= Cycling at the 2024 Summer Paralympics – Women's time trial =

The women's time trial track cycling events at the 2024 Summer Paralympics will take place between August 29 to 1 September 2024 at the Vélodrome National, Paris. Three events will take place in the women's event also over six classifications. Two of the races will be factored races for multiple classifications; the third will be for visual impairment only. The race distance shall be 500m in the C events, and 1000m in the B event.

==Classification==
Cyclists are given a classification depending on the type and extent of their disability. The classification system allows cyclists to compete against others with a similar level of function.
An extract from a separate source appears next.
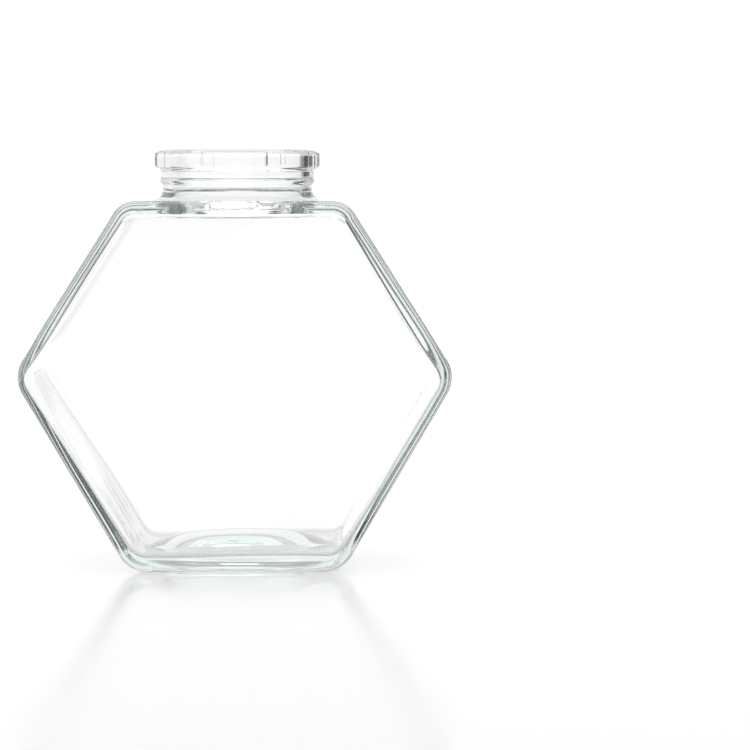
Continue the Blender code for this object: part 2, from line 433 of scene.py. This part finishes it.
# %% Make the glass
def remeshed_copy(source, name):
    mesh = source.data.copy()
    mesh.transform(source.matrix_world)
    piece = bpy.data.objects.new(name, mesh)
    bpy.context.scene.collection.objects.link(piece)
    remesh = piece.modifiers.new("net", "REMESH")
    remesh.mode = "VOXEL"
    remesh.voxel_size = VOXEL
    remesh.adaptivity = 0.0
    graph = bpy.context.evaluated_depsgraph_get()
    piece.data = bpy.data.meshes.new_from_object(piece.evaluated_get(graph))
    piece.modifiers.clear()
    return piece


glass_jar = remeshed_copy(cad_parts["jar"], "glass_jar")
mesh = glass_jar.data
for _ in range(SPLITS):
    places, edges = points_and_edges(mesh)
    outer = on_the_outside(mesh, places)
    for _ in range(ROUGH_ROUNDS):
        places = settle(relax(places, edges), outer, 2)
    mesh.vertices.foreach_set("co", places.ravel())
    split_between(mesh, turning_points(places, outer, edges))
    mesh.update()
    print("net:", len(mesh.vertices), "points")

# %% Even out the net and give it exact normals
places, edges = points_and_edges(mesh)
outer = on_the_outside(mesh, places)
for _ in range(FINE_ROUNDS):
    places = settle(relax(places, edges), outer, 1)
places = settle(places, outer, LAST_SLIDES)
worst = np.abs(glass_distance(places, outer)).max()
print(f"worst distance from the surface: {1e6 * worst:.3f} microns")
mesh.vertices.foreach_set("co", places.ravel())
mesh.shade_smooth()
mesh.normals_split_custom_set_from_vertices(exact_normals(places, outer))
mesh.update()
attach(glass_jar, "root")
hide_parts("jar")
print("glass jar:", len(mesh.vertices), "points and", len(mesh.polygons), "faces")

# %% [markdown]
# ## Clear glass
#
# Window and jar glass bends light by about 1.52. It looks colourless through one wall, and
# green-grey where the light runs along a wall for several centimetres, because a trace of iron
# swallows red and a little blue on the way. That is a property of the inside of the glass, so
# it is a Volume Absorption, not a painted surface.
#
# Molten glass isn't stirred perfectly, and it cools on the mould as it is blown. Both leave
# cords, which are soft ridges a few microns high that run mostly upwards and make straight
# things behind the jar quiver a little. They are too fine for the net to carry, so a stretched
# noise bends the normals instead, through a Bump node.

# %% The glass material
glass = bpy.data.materials.new("clear_glass")
glass.use_nodes = True
nodes, links = glass.node_tree.nodes, glass.node_tree.links
surface = nodes["Principled BSDF"]
surface.inputs["Base Color"].default_value = (1.0, 1.0, 1.0, 1.0)
surface.inputs["Metallic"].default_value = 0.0
surface.inputs["Roughness"].default_value = 0.0
surface.inputs["IOR"].default_value = 1.52
surface.inputs["Transmission Weight"].default_value = 1.0
absorption = nodes.new("ShaderNodeVolumeAbsorption")
absorption.inputs["Color"].default_value = (0.72, 0.79, 0.765, 1.0)
absorption.inputs["Density"].default_value = 15.0
links.new(absorption.outputs["Volume"], nodes["Material Output"].inputs["Volume"])

# %% The cords in the glass
CORD_SPACING = 9.0 * MM
CORD_STRETCH = 0.3
CORD_HEIGHT = 0.004 * MM
glass_place = nodes.new("ShaderNodeTexCoord").outputs["Object"]
stretched = nodes.new("ShaderNodeVectorMath")
stretched.operation = "MULTIPLY"
stretched.inputs[1].default_value = (1.0, 1.0, CORD_STRETCH)
links.new(glass_place, stretched.inputs[0])
cords = nodes.new("ShaderNodeTexNoise")
cords.inputs["Scale"].default_value = 1 / CORD_SPACING
cords.inputs["Detail"].default_value = 1.0
links.new(stretched.outputs["Vector"], cords.inputs["Vector"])
ridges = nodes.new("ShaderNodeBump")
ridges.inputs["Distance"].default_value = CORD_HEIGHT
links.new(cords.outputs["Fac"], ridges.inputs["Height"])
links.new(ridges.outputs["Normal"], surface.inputs["Normal"])
glass_jar.data.materials.clear()
glass_jar.data.materials.append(glass)
print(f"cords: {1000 * CORD_SPACING:.0f} mm apart and {1e6 * CORD_HEIGHT:.0f} microns high")

# %% [markdown]
# ## The floor
#
# The jar stands on a glossy white board. Shaded as plain white, it would turn grey round the
# jar, where the jar stands in its own light. Photographers light such a board from below, and
# here it gives off a little light of its own for the same reason. The gloss is slightly rough,
# so that the base is mirrored clearly where it touches and fades further down.

# %% Floor
FLOOR_RADIUS = 8.0
bpy.ops.mesh.primitive_circle_add(vertices=128, radius=FLOOR_RADIUS, fill_type="NGON")
floor = bpy.context.active_object
floor.name = "floor"
floor_material = bpy.data.materials.new("floor")
floor_material.use_nodes = True
floor_surface = floor_material.node_tree.nodes["Principled BSDF"]
floor_surface.inputs["Base Color"].default_value = (0.3, 0.3, 0.3, 1.0)
floor_surface.inputs["Roughness"].default_value = 0.17
floor_surface.inputs["Specular IOR Level"].default_value = 0.5
floor_surface.inputs["Emission Color"].default_value = (1.0, 1.0, 1.0, 1.0)
floor_surface.inputs["Emission Strength"].default_value = 0.42
floor.data.materials.append(floor_material)
print(f"floor: a disc of {FLOOR_RADIUS:.0f} m, so wide that its edge meets the backdrop")

# %% [markdown]
# ## The room that the glass bends
#
# Clear glass on a white ground would vanish without something dark to bend into its edges. So
# the room is painted in the world shader, by direction alone: a bright backdrop, a soft box
# overhead, the dimmer room behind the camera, a dark gap between backdrop and soft box, and a
# card at each side. The right card is the darker one, and the glass bends it into dark lines in
# the neck and along the sides. Soft steps between the parts keep the reflections from looking
# cut out.

# %% Sky
world = bpy.data.worlds.new("studio")
bpy.context.scene.world = world
world.use_nodes = True
sky = world.node_tree
background = sky.nodes["Background"]


def sky_node(kind, inputs, **settings):
    """Adds a node to the sky, with plain values or links for its inputs, and gives its result."""
    node = sky.nodes.new(kind)
    for name, value in settings.items():
        setattr(node, name, value)
    for place, value in inputs.items():
        if isinstance(value, bpy.types.NodeSocket):
            sky.links.new(value, node.inputs[place])
        else:
            node.inputs[place].default_value = value
    return node.outputs[0]


def ramp(value, start, end, label):
    """Climbs from 0 at start to 1 at end."""
    limits = {"Value": value, "From Min": start, "From Max": end}
    settings = {"interpolation_type": "SMOOTHSTEP", "label": label}
    return sky_node("ShaderNodeMapRange", limits, **settings)


def times(first, second):
    return sky_node("ShaderNodeMath", {0: first, 1: second}, operation="MULTIPLY")


def mixed(share, first, second, label):
    inputs = {0: share, 2: first, 3: second}
    return sky_node("ShaderNodeMix", inputs, data_type="FLOAT", label=label)


direction = sky.nodes.new("ShaderNodeTexCoord").outputs["Generated"]
axes = sky.nodes.new("ShaderNodeSeparateXYZ")
sky.links.new(direction, axes.inputs[0])
across, away, up = axes.outputs

above_backdrop = ramp(up, 0.14, 0.26, "over backdrop")
below_softbox = ramp(up, 0.80, 0.66, "under softbox")
beside = times(ramp(away, 0.75, 0.50, "backdrop edge"), ramp(away, -0.25, 0.0, "gap front"))
gap = times(times(above_backdrop, below_softbox), beside)
right_card = times(ramp(across, 0.32, 0.46, "right card"), ramp(up, 0.62, 0.5, "right card top"))
left_card = times(ramp(across, -0.20, -0.34, "left card"), ramp(up, 0.62, 0.5, "left card top"))
room = ramp(away, -0.10, -0.45, "room")
level = mixed(room, 1.04, 0.72, "backdrop, room")
level = mixed(left_card, level, 0.92, "left card")
level = mixed(right_card, level, 0.10, "right card")
level = mixed(gap, level, 0.10, "gap")
level = mixed(ramp(up, 0.66, 0.80, "softbox"), level, 1.9, "softbox level")
sky.links.new(level, background.inputs["Strength"])
background.inputs["Color"].default_value = (1.0, 1.0, 1.0, 1.0)
print("sky:", len(sky.nodes), "nodes")

# %% [markdown]
# ## The camera
#
# A long lens at three quarters of a metre, a little below the lip and slightly to the right,
# looking down by about four degrees. The Standard view transform keeps the white of the
# backdrop white, which a filmic one would turn grey.

# %% Camera
CAMERA_DISTANCE = 0.75
CAMERA_HEIGHT = 0.106
CAMERA_ASIDE = 0.0300
CAMERA_TURN = math.radians(0.68)
CAMERA_DIP = math.radians(4.023)
LENS = 2642 / 750 * 36
camera_data = bpy.data.cameras.new("camera")
camera_data.lens = LENS
camera_data.sensor_width = 36
camera = bpy.data.objects.new("camera", camera_data)
bpy.context.scene.collection.objects.link(camera)
camera.location = (CAMERA_ASIDE, -CAMERA_DISTANCE, CAMERA_HEIGHT)
camera.rotation_euler = (math.radians(90) - CAMERA_DIP, 0, -CAMERA_TURN)
bpy.context.scene.camera = camera
bpy.context.scene.view_settings.view_transform = "Standard"
print(f"camera: {CAMERA_DISTANCE} m in front and {CAMERA_HEIGHT} m up, lens {LENS:.0f} mm")

# %% [markdown]
# ## Long paths
#
# In the rims of the glass, light is thrown back and forth inside the wall many times before it
# gets out. Cycles gives up after twelve turns by default and leaves black specks there. Thirty-two
# turns let nearly all of them escape.

# %% Long paths
paths = bpy.context.scene.cycles
paths.max_bounces = 32
paths.glossy_bounces = 32
paths.transmission_bounces = 32
print("bounces in glass:", paths.transmission_bounces)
The class number indicates the severity of impairment with "1" being most impaired.

Cycling classes are:
- B: Blind and visually impaired cyclists use a Tandem bicycle with a sighted pilot on the front
- C 1-5: Cyclists with an impairment that affects their legs, arms, and/or trunk but are capable of using a standard bicycle

==Medal table==

| Rank | NPC | Gold | Silver | Bronze | Total |
| 1 | Australia | 1 | 1 | 0 | 2 |
| 2 | Great Britain | 1 | 0 | 1 | 2 |
| 3 | Netherlands | 1 | 0 | 0 | 1 |
| 4 | China | 0 | 1 | 0 | 1 |
| France* | 0 | 1 | 0 | 1 |
| 6 | Canada | 0 | 0 | 1 | 1 |
| Germany | 0 | 0 | 1 | 1 |
| Totals (7 entries) |  | 3 | 3 | 3 | 9 |

==Medal summary==

| Classification | Gold |  | Silver |  | Bronze |  |
|---|---|---|---|---|---|---|
| B details | Elizabeth Jordan piloted by Dannielle Khan Great Britain | 1:06.976 | Jessica Gallagher piloted by Caitlin Ward Australia | 1:07.533 | Sophie Unwin piloted by Jenny Holl Great Britain | 1:07.879 |
| C1-3 details | Amanda Reid Australia | 36.676 38.811 | Qian Wangwei China | 37.616 40.878 | Maike Hausberger Germany | 38.358 40.591 |
| C4-5 details | Caroline Groot Netherlands | 35.566 35.566 | Marie Patouillet France | 36.700 36.700 | Kate O'Brien Canada | 36.873 37.370 |

Italicised times are the recorded finish times. The times which determine the final standings and medals are factored times, which are calculated according to each cyclist's disability classification.